Exits and Commitments

Semil ShahBy Semil Shah

Today wraps up the third summer I’ve had the luxury (and wielded the power!) of being a guest curator for StrictlyVC while Connie takes some well-deserved R&R on the beach with her family. This year, along with the standard Q&A’s with fellow investors, I’ve been reflecting on my few years as a small investor. Last Friday, I tried to collect and synthesize the questions I’ve received over the years about starting a fund as an “FAQ.” This Friday, I’ve been thinking about exits.

The job of a fund manager, beyond allocating capital and helping those founders along the way, is to return capital. It’s ultimately the only thing a manager is judged on, professionally speaking. Everyone reading this newsletter already knows that. Yet, on this judgment metric, managers aren’t often in control of how or when those events occur. It typically takes Fund 2’s and 3’s to see what works, and yet, as the old adage goes, past performance is no guarantee of future performance.

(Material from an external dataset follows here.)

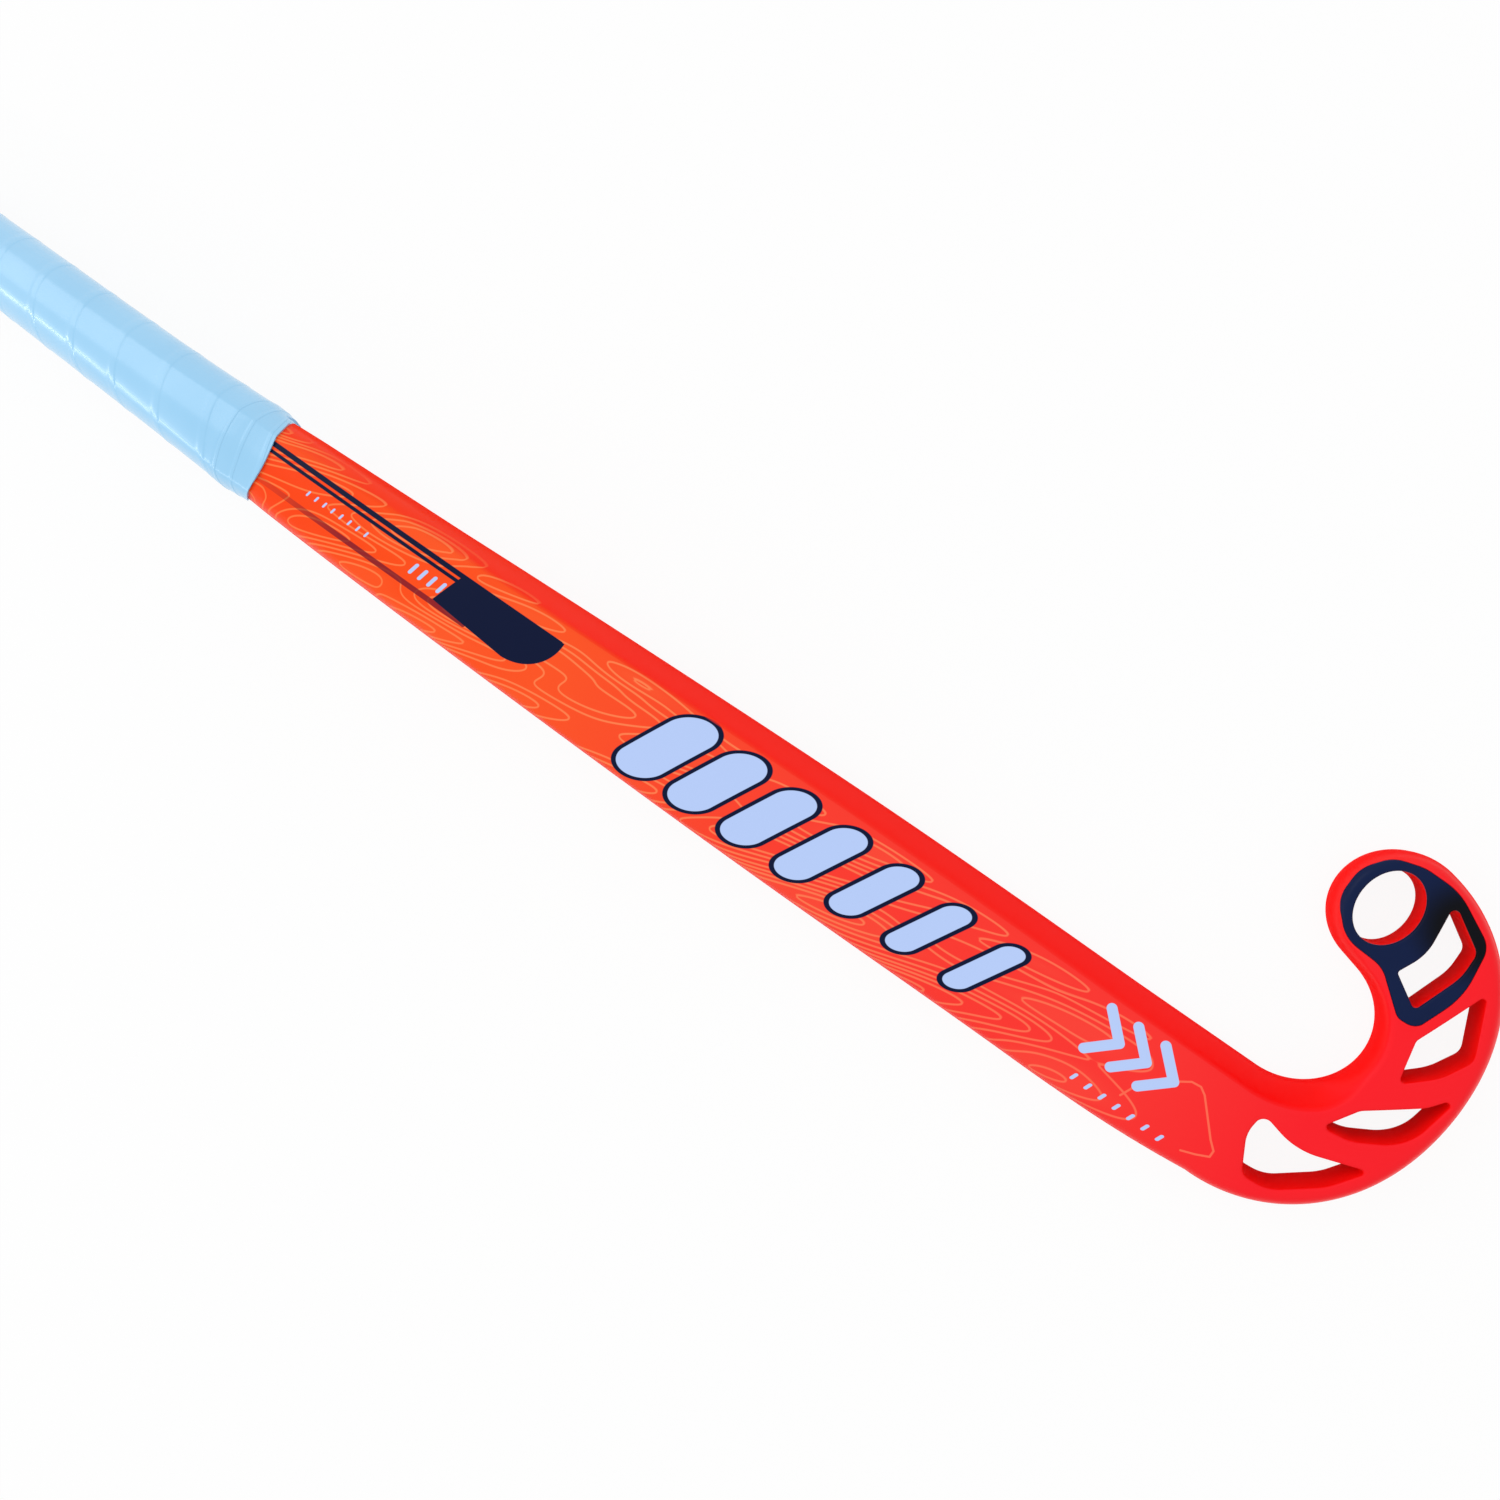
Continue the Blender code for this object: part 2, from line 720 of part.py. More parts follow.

For newer, smaller funds like mine and many others, folks hope for public offerings down the road, though lately those outcomes feel harder to come by for a variety of reasons. Folks also hope for large acquisitions, and while many investors believe those may pick up over time, large ones are rare. Then there are secondaries and partial stock sales to newer investors from larger investment firms that have higher thresholds for ownership targets in their fund models.

Investors and pundits chatter enough about an IPO or the large acquisitions they’re involved with or monitoring, but secondaries are not typically discussed for a host of reasons: reputation, private information, signaling, etc. I was afraid to discuss the topic myself until I realized they happen quite frequently, that secondaries have been discussed openly by one of the best venture investors in the world, and that they aren’t that big a deal for smaller funds that aren’t “an investor of record” in a company. (I should be clear here in stating that the investors who take concentrated positions in companies, join their boards, and manage larger funds have many reasons not to engage in secondaries because they need to play for a larger outcome, and any shuffling of a syndicate can be interpreted as a potentially negative signal by the private market.)

Secondaries do not magically occur, however. They require creativity, patience, and, most importantly, the acceptance of other people in the deal on the table, including the existing investors, the new investors, and, of course, the CEO. The early investor has to ask for permission. He or she has to explain their rationale honestly. Signatures need to be collected. He or she still helps out, too. The relationship doesn’t end, and often it’s the companies helping the investor out more than the other way around.

These decisions, I’d argue, are not necessarily intuitive for most small fund managers, most of whom do not have experience managing institutional money. Whereas most very early-stage decisions are made without much data, decisions to sell in future rounds when companies are doing well require an entirely different level of analysis. I can only speak for myself, but I’ve found that process significantly more challenging and the learning curve steeper.

Still, secondaries are still comparatively easy for small funds to execute if they really want to. The absolute dollars at issue are often not material enough to arouse emotions. It’s considerably harder for bigger funds with classic partnership structures, whose general partners may make one to two new investments per year, sit on boards, and continue to follow-on in their investments all the way to the finish line. Larger funds often can’t, like smaller funds, invest in a bunch of companies per year and see what happens; they have to be selective and commit for a longer period of time. They often can’t, like smaller funds, scale down their ownership because those signals may negatively impact a specific company. They often can’t, like smaller funds, not maintain ownership because their fund sizes require large outcomes.

I’m not saying these larger VC firms are saints or always helping out, but it’s a complicated dynamic that’s often overlooked or dismissed in the current environment of exploding company creation and exploding new fund formation. We should keep in mind the commitment of those founders and their early VC investors who take on and embrace long-term risk. Three years into the game, that’s most of what’s on my mind.

Thanks for reading, and welcome back, Connie!